Les 60 communes sondées (par province):
Liège: Huy, Malmedy, Spa, Trois-Ponts, Herstal, Verviers
Hainaut: Chimay, Mons, Tournai, Dour, Charleroi, Mouscron
Namur: Ciney, Namur, Rochefort, Philippeville, Dinant, Houyet
Luxembourg: Bastogne, Houffalize, Vielsalm, Nassogne, Arlon, Hotton
Brabant wallon: Wavre, Waterloo, Jodoigne, Beauvechain, Braine-l’Alleud, Nivelles
Côté flamand:
Anvers: Edegem, Kalmthout, Lier, Ravels, Turnhout, Zandhoven
Flandre occidentale: Bruges, Diksmude, Harelbeke, Roulers, Tielt, Wingene
Flandre orientale: Oudernaarde, Melle, Geraardsbergen, Beveren, Dendermonde, Alost
Brabant flamand: Tielt-Winge, Tirlemont, Aarschot, Herent, Tremelo, Diest
Limbourg: Beringen, Genk, Hasselt, Lummen, Sint-Truiden, Zonhoven.
Les 10 questions
- existence d’une note de politique ou charte sur la manière dont le citoyen peut/doit être contacté, sur l’utilisation des équipements privés des fonctionnaires sur le réseau de la commune, sur l’utilisation des médias sociaux par les fonctionnaires
- les citoyens peuvent-ils contacter la maison communale par téléphone ou par Internet?

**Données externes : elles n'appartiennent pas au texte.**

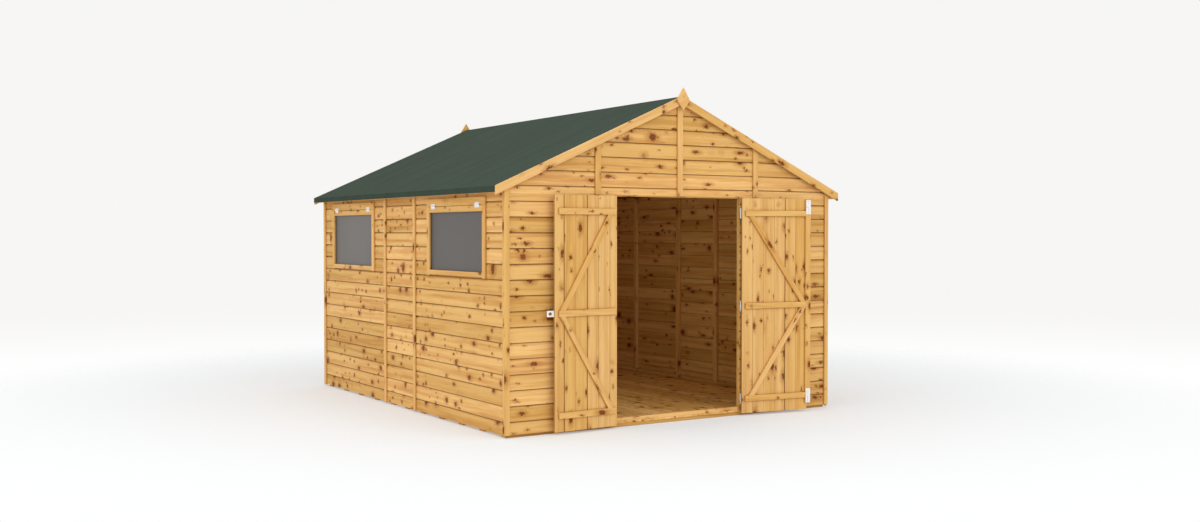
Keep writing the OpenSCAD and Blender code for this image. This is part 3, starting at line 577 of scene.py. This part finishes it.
def pane_finish(colours):
    """Glazing with a grey cast and a soft gloss, with painted light that makes it paler towards the back of
    the shed
    """
    finish = Finish("grey_pane")
    where = finish.where()
    film = finish.noise(where, 1.2, 2.0, 0.5)
    darker, painted_lighter = (tuple(c * share for c in colours.pane) for share in (0.93, 1.33))
    colour = finish.blend(finish.ramp(film, 0.3, 0.7), darker, colours.pane)
    # Painted light: the pane is painted paler towards the back of the shed
    along = finish.node("ShaderNodeSeparateXYZ", {"Vector": where}).outputs["Y"]
    colour = finish.blend(finish.ramp(along, -0.2, 0.9), colour, painted_lighter)
    finish.set(base_color=colour, roughness=finish.ramp(film, 0.3, 0.7, 0.42, 0.5), specular_ior_level=0.3)
    return finish.material


def metal_finish(name, colour, metallic, rough):
    """Plated or coated steel with fine scuffs"""
    finish = Finish(name)
    where = finish.where()
    spangle = finish.noise(where, 160.0, 3.0, 0.7)
    scuffs = finish.noise(finish.scaled(where, (60.0, 60.0, 900.0)), 1.0, 2.0)
    dull = tuple(c * 0.8 for c in colour)
    finish.set(base_color=finish.blend(finish.ramp(spangle, 0.35, 0.7), dull, colour), metallic=metallic,
               roughness=finish.ramp(scuffs, 0.3, 0.75, rough - 0.08, rough + 0.12))
    finish.bump(scuffs, 0.0001, 0.4)
    return finish.material


# Each wood's material, and how it differs: share of knots, shade, roughness, saw marks, spread of the boards'
# tones, strength of the growth rings, painted shade in the corners and height of the knots
WOODS = {
    "cladding": ("honey_pine_cladding", dict(knots=0.64, spread=0.16, corners=0.35)),
    "window_wall": ("honey_pine_window_wall", dict(knots=0.62, spread=0.16, corners=0.35, tall=1.4)),
    "sheltered": ("honey_pine_sheltered_cladding", dict(knots=0.44, spread=0.16, corners=0.35)),
    "doors": ("honey_pine_door_boards", dict(knots=0.55, shade=0.93, spread=0.05, figure=0.65, corners=0.85)),
    "trim": ("honey_pine_trim", dict(knots=0.5, shade=0.955, spread=0.06, figure=0.6)),
    "framing": ("sawn_pine_framing", dict(knots=0.35, rough=0.75, saw=0.6, spread=0.08)),
    "bearers": ("sawn_pine_bearers", dict(knots=0.2, shade=0.8, rough=0.75, saw=0.6, spread=0.05)),
    "boards": ("pine_floor_and_roof_boards", dict(knots=0.75, shade=1.1, rough=0.7, saw=0.3, tall=1.6)),
}
FINISHES = {}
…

- quels canaux en-ligne la commune propose-t-elle à ses citoyens?
- quelles tâches le citoyen peut-il effectuer à distance?
- quelle expérience – positive ou négative – la commune a-t-elle fait avec le “citoyen virtuel”?
- existe-t-il un plan d’action permettant d’accueillir et d’aider le citoyen virtuel en-ligne via un e-guichet?
- quand doit-il être déployé?
- la commune dispose-t-elle de son propre directeur IT ou manager Web? En cas de réponse négative, qui s’en occupe?
- de quels types de PC la commune dispose-t-elle (desktops, portables, tablettes)? et dans quelles proportions?
- les équipements mobiles (smartphones, tablettes) sont-ils tolérés sur le site de la commune? ceux des fonctionnaires / ceux des citoyens?